Jumlah konsumsi energi Indonesia per kapita tidaklah sebesar negara-negara maju seperti Amerika, Eropa, atau Jepang. Jumlah emisi karbondioksida dari hasil pembangkitan energi maupun transportasi juga tidak besar dibandingkan dengan negara-negara maju tersebut. Namun mengapa efek rumah kaca begitu berarti untuk Indonesia? Jawabanya ada di hutan Indonesia. Hutan disini bukan sebagai absorber CO2 untuk menyelamatkan dunia, tetapi di Indonesia hutan menjadi salah satu penyebab efek rumah kaca dari deforestrasi. Dari segi efek rumah kaca, Indonesia adalah negara terbesar ketiga setelah Amerika dan China. Penyebab utamanya adalah deforestrasi.
Deforestrasi umumnya dilakukan untuk membuka hutan menjadi lahan perkebunan seperti yang terjadi di Sumatera dan Kalimantan. Setelah kayu hutan habis di tebang, sisa-sisa kayu yang masih ada di musnahkan dengan cara dibakar. Tak jarang hutan yang masih hijau pun ikut terbakar karenanya. Asap dari pembakaran hutan inilah yang menyebabkan Indonesia menjadi penyumbang gas rumah kaca terbesar ketiga. Selain itu, pembukaan lahan hutan juga menyebabkan kemampunan untuk menyerap CO2 dari udara berkurang. Asap dari pembakaran hutan bahkan berdampak sampai ke negara-negara tetangga, mengganggu proses transportasi, dan mengganggu kesehatan.

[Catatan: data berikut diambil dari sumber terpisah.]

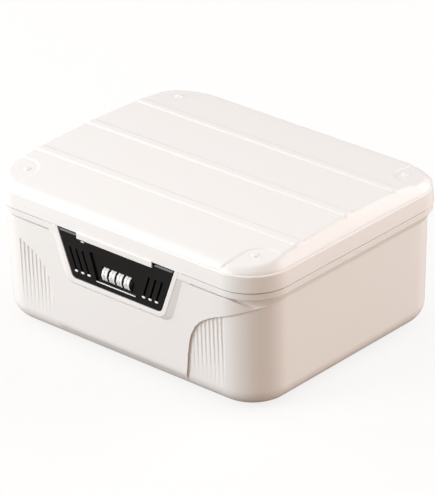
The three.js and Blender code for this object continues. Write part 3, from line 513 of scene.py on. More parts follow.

Deforestrasi di Indonesia sendiri menyumbang sekitar 5% dari efek rumah kaca. Setiap tahunnya sekitar 1.8 juta hektar hutan Indonesia rusak oleh ulah manusia. Hal ini menyumbang sekitar 1450 juta ton emisi CO2 ke atmosfer setiap tahunnya. Hal ini setara dengan emisi yang dikeluarkan oleh sekitar 279 juta kendaraan atau 124 juta rumah (untuk ukuran rumah negara maju). Dengan mengurangi laju perusakan hutan sekitar 10% saja sudah setara dengan mengurangi emisi 28 juta mobil. Disamping itu, masyarakat juga akan lebih sehat dengan udara yang bersih.
Hutan pada dasarnya adalah penjaga keseimbangan ekosistem. Hutan dapat menyimpan air sehingga tidak terjadi kekeringan ketika musim kemarau dan tidak terjadi banjir pada musim hujan karena air hujan akan tersimpan oleh akar tanaman. Hutan juga dapat menyerap karbondioksida dan menghasikan oksigen dari proses fotosintesis. Hutan adalah rumah bagi jutaan spesies tanaman dan hewan. Hutan jugalah yang turut mengatur siklus musim di Indonesia, setelah proses deforestrasi besar-besaran berlangsung, musim di Indonesia mulai berubah tidak teratur, hujan terjadi tidak pada waktunya. Bukan hanya sekedar pergesaran waktu hujan, tetapi musim hujan menjadi tidak teratur.
Ironisnya, pemerintah justru mendorong perusakan hutan dengan begitu mudahnya memberikan hak pengolahan hutan (HPH) kepada perusahaan-perusahaan besar untuk menjadikan hutan sebagai perkebunan. Dengan alasan ekonomi tersebut, pemerintah melegalkan perusakan hutan. HPH sebenarnya bukanlah pengelolaan hutan tetapi perusakan hutan. Ditambah lagi dengan pemerintahan yang korup, perusakan hutan manjadi semakin susah dihentikan. Dana reboisasi yang harusnya dapat digunakan untuk reforestrasi hilang entah kemana. Saat ini yang tersisa hanya berupa 100 juta hektar hutan rusak.
Upaya untuk memperbaiki kondisi hutan memang ada, namun proses ini membutuhkan waktu yang lama dan biaya yang jauh lebih besar daripada uang yang di dapat dari merusak hutan. Walaupun sudah terlambat, namun tetap lebih baik bertindak daripada tidak sama sekali, karena masa depan kita tergantung di hutan.